Гарлемский ренессанс, каким его видели Уильям Дюбуа и другие, должен был создать афроамериканскую версию “высокой культуры”. К началу 1930-х эта миссия была все менее выполнимой. Жестокий бунт в Гарлеме в 1935 году продемонстрировал, что за иллюзией стремящейся ввысь черной культуры стоит реальность нищеты и ярости.

Как объясняет в своей книге “Глубокая река” Пол Аллен Андерсон, произошел разрыв между лидерами ренессанса и более молодыми художниками, такими как Лэнгстон Хьюз и Зора Нил Херстон, которые отреклись от того, что Хьюз назвал “нордической негритянской интеллигенцией”, и занялись поиском менее занятой собственным статусом, менее робкой в самоопределении черной культуры. Дюбуа и его соратники мечтали, по словам Андерсона, о “гибридном сплаве” афроамериканской, собственно американской и европейской идей. Ален Локк подозрительно относился к коммерческому джазу и расточал похвалы симфониям Уильяма Гранта Стилла, Уильяма Доусона и Флоренс Прайс. И наоборот, юный бунтарь Хьюз (его двоюродный дед Джон Мерсер Лэнгстон был близким другом отца Уилла Мэриона Кука) прославлял аутентичность “горячего” джаза и сельского блюза. В широко цитируемом эссе, написанном в 1926 году, Хьюз

отмечал: “Мы строим мощные замки для завтрашнего дня, и мы знаем, как это делать. Мы стоим на вершине горы, и мы внутренне свободны”.
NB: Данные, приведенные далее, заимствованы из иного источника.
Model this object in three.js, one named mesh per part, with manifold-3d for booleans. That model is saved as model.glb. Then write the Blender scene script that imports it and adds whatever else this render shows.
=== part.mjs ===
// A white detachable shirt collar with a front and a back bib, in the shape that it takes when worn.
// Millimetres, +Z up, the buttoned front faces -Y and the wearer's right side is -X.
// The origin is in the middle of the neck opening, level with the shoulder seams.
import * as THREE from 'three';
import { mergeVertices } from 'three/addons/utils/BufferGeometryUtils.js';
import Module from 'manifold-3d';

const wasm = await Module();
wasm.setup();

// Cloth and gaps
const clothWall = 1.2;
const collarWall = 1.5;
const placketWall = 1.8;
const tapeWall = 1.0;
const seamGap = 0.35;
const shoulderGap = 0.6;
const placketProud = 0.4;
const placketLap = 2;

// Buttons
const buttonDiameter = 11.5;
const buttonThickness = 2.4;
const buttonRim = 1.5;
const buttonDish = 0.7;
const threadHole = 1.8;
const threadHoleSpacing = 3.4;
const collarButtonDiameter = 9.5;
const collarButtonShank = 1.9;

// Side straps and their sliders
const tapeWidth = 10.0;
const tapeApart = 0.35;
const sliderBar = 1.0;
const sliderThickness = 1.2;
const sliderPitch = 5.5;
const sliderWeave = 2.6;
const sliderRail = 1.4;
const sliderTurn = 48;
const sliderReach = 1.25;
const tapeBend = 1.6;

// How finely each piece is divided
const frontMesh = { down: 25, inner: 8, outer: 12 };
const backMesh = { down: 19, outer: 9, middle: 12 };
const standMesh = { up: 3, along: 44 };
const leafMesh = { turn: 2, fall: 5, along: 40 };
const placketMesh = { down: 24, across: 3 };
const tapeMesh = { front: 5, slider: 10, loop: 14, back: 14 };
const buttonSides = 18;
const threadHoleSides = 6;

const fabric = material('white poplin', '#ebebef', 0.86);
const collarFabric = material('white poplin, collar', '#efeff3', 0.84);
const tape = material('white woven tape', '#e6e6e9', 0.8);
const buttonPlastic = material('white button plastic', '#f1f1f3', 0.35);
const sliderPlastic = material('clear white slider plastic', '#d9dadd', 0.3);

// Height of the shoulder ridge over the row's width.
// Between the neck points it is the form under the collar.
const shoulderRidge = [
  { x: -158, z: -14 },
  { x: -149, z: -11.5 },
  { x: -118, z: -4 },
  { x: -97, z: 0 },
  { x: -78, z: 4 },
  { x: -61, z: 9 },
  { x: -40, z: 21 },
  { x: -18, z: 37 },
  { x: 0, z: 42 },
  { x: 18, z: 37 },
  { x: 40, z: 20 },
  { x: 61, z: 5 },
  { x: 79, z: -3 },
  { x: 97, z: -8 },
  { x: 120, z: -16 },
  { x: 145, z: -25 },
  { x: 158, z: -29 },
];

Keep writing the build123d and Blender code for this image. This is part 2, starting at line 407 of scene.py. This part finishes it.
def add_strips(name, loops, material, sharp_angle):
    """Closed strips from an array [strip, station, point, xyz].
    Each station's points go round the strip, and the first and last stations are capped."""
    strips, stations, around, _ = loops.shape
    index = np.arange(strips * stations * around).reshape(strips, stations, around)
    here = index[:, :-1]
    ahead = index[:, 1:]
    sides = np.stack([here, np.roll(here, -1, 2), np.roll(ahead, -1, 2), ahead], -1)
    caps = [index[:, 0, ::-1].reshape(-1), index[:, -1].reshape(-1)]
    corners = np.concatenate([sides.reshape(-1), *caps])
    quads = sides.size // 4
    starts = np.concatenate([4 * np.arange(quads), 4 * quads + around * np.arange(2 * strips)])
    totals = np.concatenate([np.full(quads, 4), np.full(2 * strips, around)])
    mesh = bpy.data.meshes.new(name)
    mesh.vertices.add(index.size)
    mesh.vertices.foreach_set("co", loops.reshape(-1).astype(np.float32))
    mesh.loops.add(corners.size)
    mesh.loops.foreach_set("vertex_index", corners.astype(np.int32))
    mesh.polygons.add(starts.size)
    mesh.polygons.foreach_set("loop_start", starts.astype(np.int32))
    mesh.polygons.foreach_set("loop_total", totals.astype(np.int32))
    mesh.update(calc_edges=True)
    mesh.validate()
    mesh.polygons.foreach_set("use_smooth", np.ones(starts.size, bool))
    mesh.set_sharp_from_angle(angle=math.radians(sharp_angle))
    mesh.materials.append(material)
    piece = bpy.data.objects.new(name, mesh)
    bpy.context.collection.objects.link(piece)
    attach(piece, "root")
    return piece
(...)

Разрыв между старейшинами гарлемского ренессанса и новыми негритянскими радикалами стал фоном для карьеры Дюка Эллингтона. Подобно Гершвину, Эллингтон был склонен к двойственности. Он разделял космополитизм Дюбуа и Локка, их риторику подъема и преодоления. Но точно так же он воспринял и призывы Хьюза к сопротивлению и ниспровержению.
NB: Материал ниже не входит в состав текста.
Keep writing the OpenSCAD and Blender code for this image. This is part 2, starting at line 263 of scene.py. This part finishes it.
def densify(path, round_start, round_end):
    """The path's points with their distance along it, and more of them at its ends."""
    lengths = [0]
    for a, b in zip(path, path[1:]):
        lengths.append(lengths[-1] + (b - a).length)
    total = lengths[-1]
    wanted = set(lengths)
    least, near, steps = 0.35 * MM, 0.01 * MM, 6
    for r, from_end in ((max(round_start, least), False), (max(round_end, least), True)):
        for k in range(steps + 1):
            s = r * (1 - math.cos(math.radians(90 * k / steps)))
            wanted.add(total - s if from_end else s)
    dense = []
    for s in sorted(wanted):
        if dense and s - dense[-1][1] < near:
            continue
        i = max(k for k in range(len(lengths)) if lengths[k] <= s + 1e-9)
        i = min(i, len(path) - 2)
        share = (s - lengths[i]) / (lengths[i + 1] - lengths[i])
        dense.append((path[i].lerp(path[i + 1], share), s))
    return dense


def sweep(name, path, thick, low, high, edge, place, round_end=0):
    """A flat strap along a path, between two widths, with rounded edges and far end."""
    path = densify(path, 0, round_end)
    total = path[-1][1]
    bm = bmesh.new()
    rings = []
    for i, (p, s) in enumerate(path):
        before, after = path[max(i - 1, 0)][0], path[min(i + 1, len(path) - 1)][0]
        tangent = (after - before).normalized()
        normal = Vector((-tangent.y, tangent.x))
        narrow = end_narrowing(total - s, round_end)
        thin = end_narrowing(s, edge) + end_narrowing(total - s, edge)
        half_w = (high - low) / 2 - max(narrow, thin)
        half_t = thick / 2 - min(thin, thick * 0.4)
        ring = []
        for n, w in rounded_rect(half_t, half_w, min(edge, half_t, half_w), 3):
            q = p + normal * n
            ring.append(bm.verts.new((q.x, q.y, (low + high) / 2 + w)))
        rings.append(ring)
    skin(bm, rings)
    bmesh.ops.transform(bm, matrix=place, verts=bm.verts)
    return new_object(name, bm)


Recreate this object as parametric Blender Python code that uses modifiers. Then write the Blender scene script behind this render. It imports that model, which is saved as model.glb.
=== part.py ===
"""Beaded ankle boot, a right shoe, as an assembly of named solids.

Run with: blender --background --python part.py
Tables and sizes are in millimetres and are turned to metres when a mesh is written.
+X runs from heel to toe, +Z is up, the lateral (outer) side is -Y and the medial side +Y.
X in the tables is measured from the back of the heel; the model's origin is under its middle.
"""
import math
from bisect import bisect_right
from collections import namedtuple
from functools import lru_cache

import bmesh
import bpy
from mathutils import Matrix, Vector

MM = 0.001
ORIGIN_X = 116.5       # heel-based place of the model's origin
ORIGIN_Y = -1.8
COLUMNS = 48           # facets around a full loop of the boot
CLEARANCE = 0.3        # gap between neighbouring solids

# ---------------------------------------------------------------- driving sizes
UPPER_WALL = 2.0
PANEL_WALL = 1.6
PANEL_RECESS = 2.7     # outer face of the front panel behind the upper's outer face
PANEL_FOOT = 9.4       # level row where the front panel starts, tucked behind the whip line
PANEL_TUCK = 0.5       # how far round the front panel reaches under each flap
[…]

В очерке об Эллингтоне, опубликованном в 1944 году в New Yorker, есть чудесная сцена. Эллингтон разочаровывает исландского студента, который пытается занести Дюка в разряд классиков. Студент забрасывает маэстро вопросами про Баха, а Эллингтон, прежде чем ответить, устраивает тщательно продуманное шоу. Он достает из кармана свиную отбивную и начинает ее разворачивать. “Бах и я, – говорит он, откусывая от отбивной, – сочиняем, имея в виду конкретного исполнителя”. Маневр с отбивной позволяет Эллингтону указать на дистанцию между ним и европейской концепцией гениальности, при этом не отвергая ее полностью. В другой раз он прямо высказывается о проблеме: “Музыкант, который пытается поднять статус джаза и для этого сравнивает уровень своих лучших работ с классической музыкой, лишается справедливой доли собственной оригинальности”.
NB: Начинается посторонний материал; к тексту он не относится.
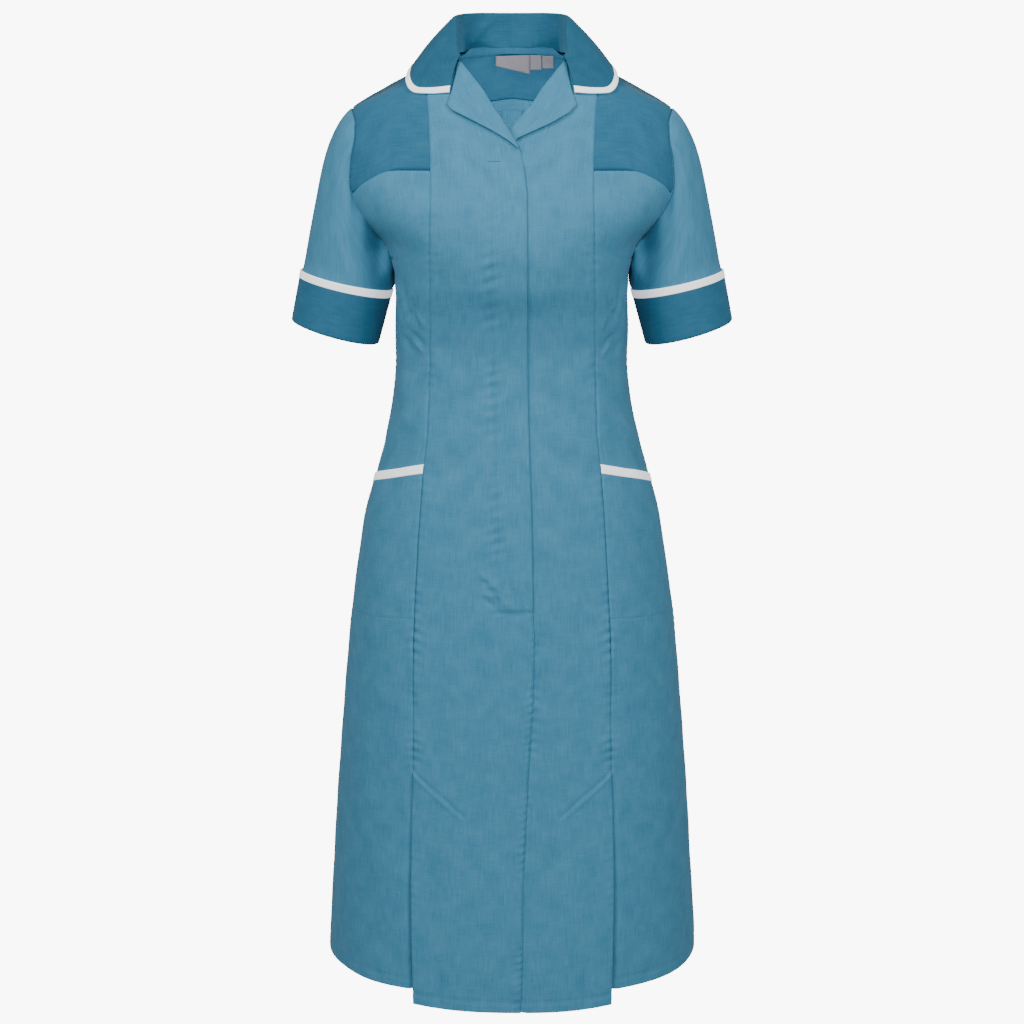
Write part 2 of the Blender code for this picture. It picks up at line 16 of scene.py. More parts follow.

Черным музыкантам, чтобы избежать присвоения результатов своего творчества, приходилось работать быстро и тяжело. Все великие ранние джазовые записи, начиная с армстронговских Hot Fives и Hot Sevens, демонстрируют, с какой бешеной скоростью развивается художественная форма. Как говорил композитор Олли Уилсон, джазовые композиторы компенсировали 3–4-минутные ограничения грамзаписи “идеалом чужеродного звука”: многообразие ритмов и тембров, диалогические паттерны были призваны создать “высокую плотность музыкального вещества в относительно короткий отрезок времени”. Альберт Мюррэй писал: “Грамзапись была для блюзмена эквивалентом концертного зала почти с самого начала. Для него это, по сути, был концертный зал без стен, его воображаемый музей”. Еще одним ингредиентом такой смеси стали европейские гармонии.

Дворжак предположил, что американская музыка достигнет зрелости, когда благополучно воплотит афроамериканский материал в европейской форме, но в результате произошло ровно противоположное: афроамериканские композиторы преобразовали европейский материал в доморощенные формы блюза и джаза.

Когда Дюк Эллингтон начинал карьеру, он отправился за советом к Уиллу Мэриону Куку. Патриарх афроамериканский музыки давал ему неформальные уроки во время долгих прогулок в коляске вокруг Центрального парка. “Я пел простую мелодию, – вспоминал Эллингтон, – а он останавливал меня и говорил: “Поменяй местами фигуры…” Многое из того, о чем он мне говорил, я смог использовать лишь гораздо позже, когда написал Black, Brown and Beige. Кук излагал брамсовские принципы вариационного развитиия – “поменяй местами фигуры” предполагает инверсию темы. Он учил Эллингтона тому, как найти свою индивидуальность: “Ты знаешь, что должен учиться в консерватории, но раз не учишься, я скажу тебе, что делать. Сначала ты найдешь логический способ, а когда найдешь – забудь про него и позволь своему внутреннему голосу вырваться наружу и вести тебя. Не пытайся быть никем иным – только собой”.

Эллингтоновский “внутренний голос” звучит на его первой оригинальной записи East St. Louis Toodle-oo (1926). Это особая пьеса, потому что она создает особое напряжение между солирующей трубой и строгим аккомпанементом ансамбля. Ведущая тема трубача-виртуоза Баббера Майли рисует шаркающего старика, устало бредущего с кукурузного поля, минорный аккомпанемент Эллингтона приобретает форму гипнотической последовательности близких аккордов, стоящих как бесстрастная толпа соглядатаев.

Конечно, импровизация солиста не была новостью: концерты Моцарта и Бетховена предполагают свободу в каденциях, такую же, какая предлагается в мелизмах оперных арий. Изюминка джазовых произведений Эллингтона (как и Армстронга и Флетчера Хендерсона) в том, что различия между сочинением и импровизацией распались на уровне атомов. Солируя, музыканты двигались по кругу импровизаций. Они взрывались возбужденными руладами, которые казались спонтанными, но в большинстве случаев были тщательно отрепетированы. Весь ансамбль находился в движении, но все музыканты звучали как Эллингтон.